Task brief
Quote exactly the lines spanning from the top of the data below to the line that contains "import math", including both.
## begin
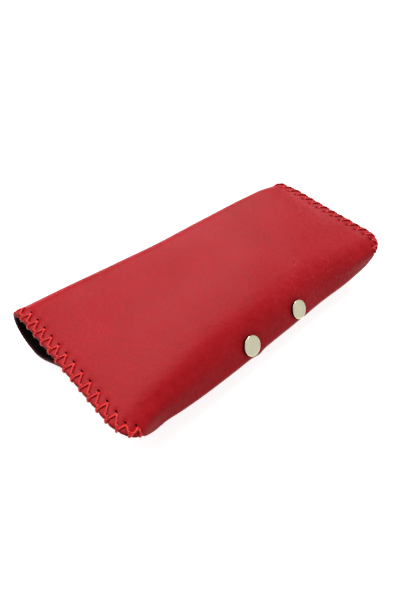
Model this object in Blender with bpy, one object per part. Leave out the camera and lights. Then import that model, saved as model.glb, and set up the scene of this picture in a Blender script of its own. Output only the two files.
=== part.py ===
"""Soft leather pouch case for glasses.

One sheet of leather is folded into a pocket (back panel, bottom fold, pocket front), goes on
round the spine fold, and comes back over the top as a flap that rolls over the front and
snaps shut. +X runs along the spine, +Y from the front to the spine, +Z up. The origin is on
the table under the middle of the case. Dimensions are in millimetres, scaled by MM to metres.
"""
import math

import bmesh
import bpy
from mathutils import Matrix, Vector

MM = 0.001

# Overall size
LENGTH = 181.0
WIDTH = 83.0
HEIGHT = 24.0

# Sheet thicknesses and clearances
LEATHER = 1.6
LINING = 0.5
GAP = 0.3
LINED = LEATHER + GAP + LINING

# Spine fold: an oval turn that joins the back panel to the flap
SPINE_REACH = 9.8
SPINE_RISE = 12.0
SPINE_DROP = 8.0
SPINE_Y = WIDTH / 2 - SPINE_REACH
SPINE_Z = HEIGHT - SPINE_RISE
LOW_BEND = -45.0
HIGH_BEND = 45.0
LOW_BEND_RADIUS = 8.8
BEND_GAP = 1.1

# Flap: developed width from the top of the spine fold to the free edge
FLAP_RUN = 78.85
FLAP_CORNER = 18.0
CROWN = 2.0
CROWN_RUN = 68.0
ROLL_FRONT = WIDTH / 2 - 0.9
ROLL_FRONT_END = 1.4
ROLL_RADIUS = 12.3
ROLL_RADIUS_END = 4.0
FACE_TILT = 39.0
LIP_RADIUS = 2.5
LIP_TUCK = 20.0

# Pocket
MID_FLAT = 28.0
END_POWER = 2.2
SEAM_INSET = 3.0
POCKET_DROP = 4.0
POCKET_DROP_END = 5.4
POCKET_FACE = 10.0
POCKET_FOLD_END = 2.2
POCKET_FRONT_END = WIDTH / 2 - 6.5
POCKET_CORNER = 6.0
CORNER_START = -22.0
CORNER_EASE = 16.0
SEAM_START = 3.2
SEAM_EASE = 28.0
PANEL_RISE_MID = (0.0, 13.0)
PANEL_RISE_END = (5.5, 33.5)
MOUTH_Y = 2.5
LINING_END = 9.0
LINING_TRIM = 1.2

# Whip stitching
STITCH = 5.46
FIRST_STITCH = 2.0
POCKET_STITCH = 4.9
STITCH_INSET = 4.9
STITCH_TURN = 0.9
EDGE_INSET = 0.6
EDGE_REACH = 0.9
LAST_INSET = 0.4
UNDER_LEAD = 2.0
THREAD = 0.8
FLAP_STITCHES = 13
POCKET_STITCHES = 7
POCKET_STITCH_START = 3.0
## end
Result of the task
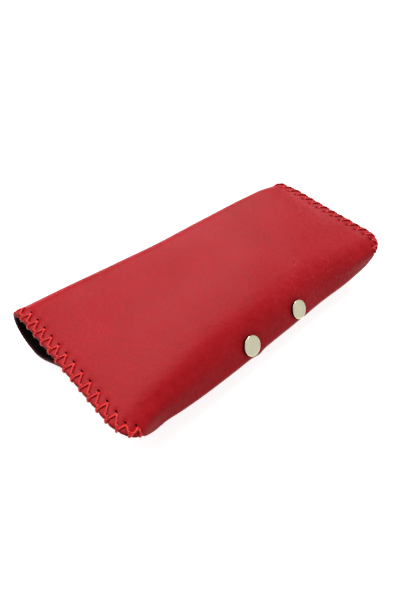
Model this object in Blender with bpy, one object per part. Leave out the camera and lights. Then import that model, saved as model.glb, and set up the scene of this picture in a Blender script of its own. Output only the two files.
=== part.py ===
"""Soft leather pouch case for glasses.

One sheet of leather is folded into a pocket (back panel, bottom fold, pocket front), goes on
round the spine fold, and comes back over the top as a flap that rolls over the front and
snaps shut. +X runs along the spine, +Y from the front to the spine, +Z up. The origin is on
the table under the middle of the case. Dimensions are in millimetres, scaled by MM to metres.
"""
import math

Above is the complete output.